Michael Bourdeaux Research Center

Carroll Library, Room 316

Sponsored by the Keston Center for Religion, Politics, and Society

Alexander Ogorodnikov, longtime Russian religious dissident and Gulag survivor, was born in 1950 and raised "as a normal Soviet child" in an atheist family. However, he questioned the materialistic ideology and as a university student became a Christian. Sent to a psychiatric hospital and later to a prison for dangerous political criminals for his religious activities, Ogorodnikov was released only after Margaret Thatcher and Ronald Reagan intervened. However, the KGB continued harassing him because he refused to compromise his convictions.
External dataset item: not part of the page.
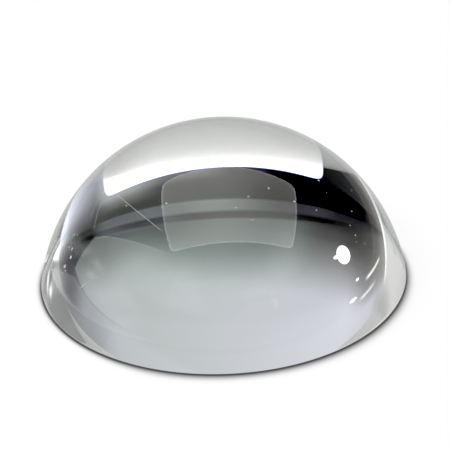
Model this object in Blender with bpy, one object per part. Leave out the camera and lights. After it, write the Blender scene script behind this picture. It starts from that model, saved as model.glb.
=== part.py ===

Since 1987, Ogorodnikov has continued his religious and human rights activities. He has spoken at international congresses and before parliaments in the United Kingdom, United States, Austria, Belgium, the Netherlands, France, and Germany about the situation in the USSR. He established a Moscow-area soup kitchen and a non-governmental Christian shelter called Island of Hope for girls and under-aged mothers who are victims of drug or domestic abuse. Alexander collected and managed humanitarian aid to Abkhazia, Chechnya, and other regions of Russia.

Ogorodnikov continues work on a book about his experiences. Because special police destroyed his personal archive during one of their searches at his residence, the Keston Archive is the only location of his Christian Seminar documents and underground journals published in the 1980s.